VI. Nun war die Bühne bereitet für das größte Missverständnis aller Zeiten: Menschen! Getrennt nach Geschlechtern. Meine Güte aber auch, musste das denn wirklich sein, wo es doch so schöne, weniger stressige Methoden gibt, seine Gene weiter zu reichen? Zum Beispiel: Ableger, Zwitter, Klonen, Zellteilung…
VII. Vielleicht hat der Schöpfer mehr Humor, als zulässig.
VIII. Und was macht er anschließend?
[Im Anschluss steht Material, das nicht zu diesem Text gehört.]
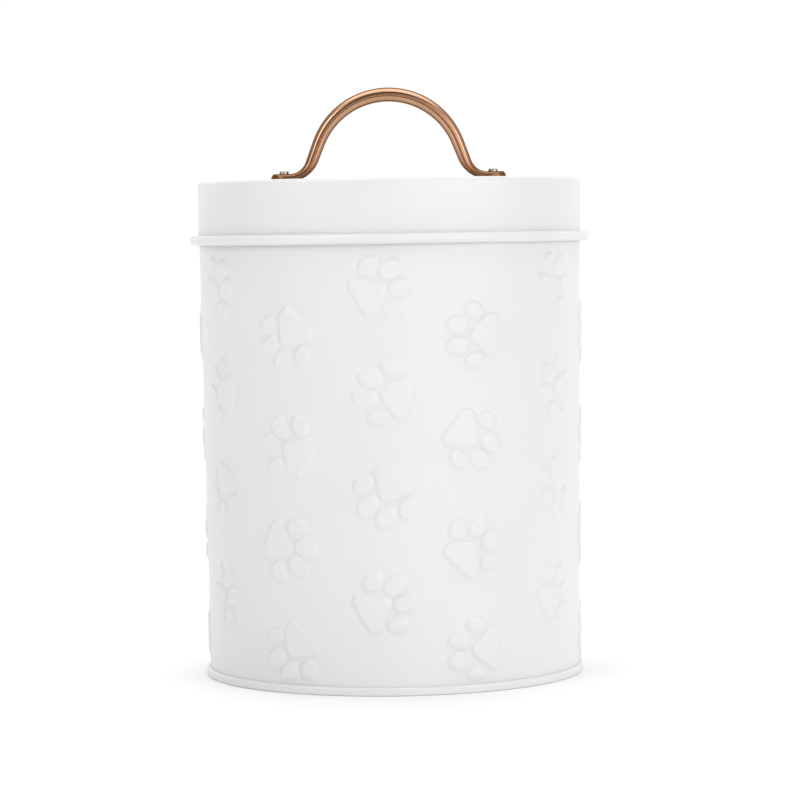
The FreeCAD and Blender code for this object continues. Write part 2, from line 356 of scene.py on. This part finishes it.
def make_wall(material):
    """The pressed wall: outer skin, rolled ring, inner skin and the edge inside the chime."""
    bm = bmesh.new()
    prints = relief()
    lap = seam_lap()
    outer = skin(bm, prints + SEAM_RISE * lap, 0.0, 1)
    inner = skin(bm, prints - SHEET * lap, SHEET, 2)
    columns = COLUMNS // COARSE
    right, top = WALL_HIGH.x, WALL_HIGH.z
    bottom = top - 2 * CURL
    tail = WALL_TOP + CURL - CURL_TAIL
    section = rounded([
        (wall_radius(RELIEF_HIGH) + SHEET, RELIEF_HIGH),
        (WALL_TOP + SHEET, top - SHEET, CURL - SHEET),
        (right - SHEET, top - SHEET, CURL - SHEET),
        (right - SHEET, bottom + SHEET, CURL - SHEET),
        (tail, bottom + SHEET),
        (tail, bottom),
        (right, bottom, CURL),
        (right, top, CURL),
        (WALL_TOP, top, CURL),
        (wall_radius(RELIEF_HIGH), RELIEF_HIGH),
    ], 8)[1:-1]
    rings = [outer[1]] + [ring(bm, r, z, columns) for r, z in section] + [inner[1]]
    for low, high in zip(rings, rings[1:]):
        bridge(bm, low, high)
    foot = [(WALL_FOOT, SHEET), (WALL_FOOT + SHEET, SHEET)]
    rings = [inner[0]] + [ring(bm, r, z, columns) for r, z in foot] + [outer[0]]
    for low, high in zip(rings, rings[1:]):
        bridge(bm, low, high)
    return new_piece("pressed_wall", bm, "bin", "body_wall", material)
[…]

Er murmelt was von: „...und siehe, es war gut“, und ruht sich voller Selbstzufriedenheit aus, nennt es Sabbat und heilig, anstatt den ganzen Schlamassel irgendwo zu verstecken, wo ihn keiner findet.
Opa stopft sich ein erneutes Pfeifchen. Markus überlegt, ob er sich nicht auch das Rauchen angewöhnen sollte, Alice denkt: ‚Ableger, Zwitter, Klonen, Zellteilung…“
Dann hebt Opa an zu sprechen und Ozymandias hätte beschämt geschwiegen. „Wir packen dieses Exemplar einfach wieder weg. Muss ja keiner vorgesagt bekommen, was er selber schlussfolgern könnte, wenn er nur etwas nachdenken würde. Markus? Da neben dir steht ein Entropiebehälter. Dort entsorgen wir dieses blasphemische Exemplar für kommende Generationen. Diese Wahrheit ist zu unbedeutend. Sie macht die Welt nicht besser und es besteht immerhin die Möglichkeit, dass die Welt dadurch schlechter werden könnte.“
Markus tut wie geheißen und Alice schnaubt verächtlich. „Opa, du mogelst schon wieder enorm. Die Wahrheit, die reine Wahrheit und nichts als die Wahrheit …?“
„… so wahr ich ihr helfe…“
Zehn Weise können nicht einen Idioten ersetzen!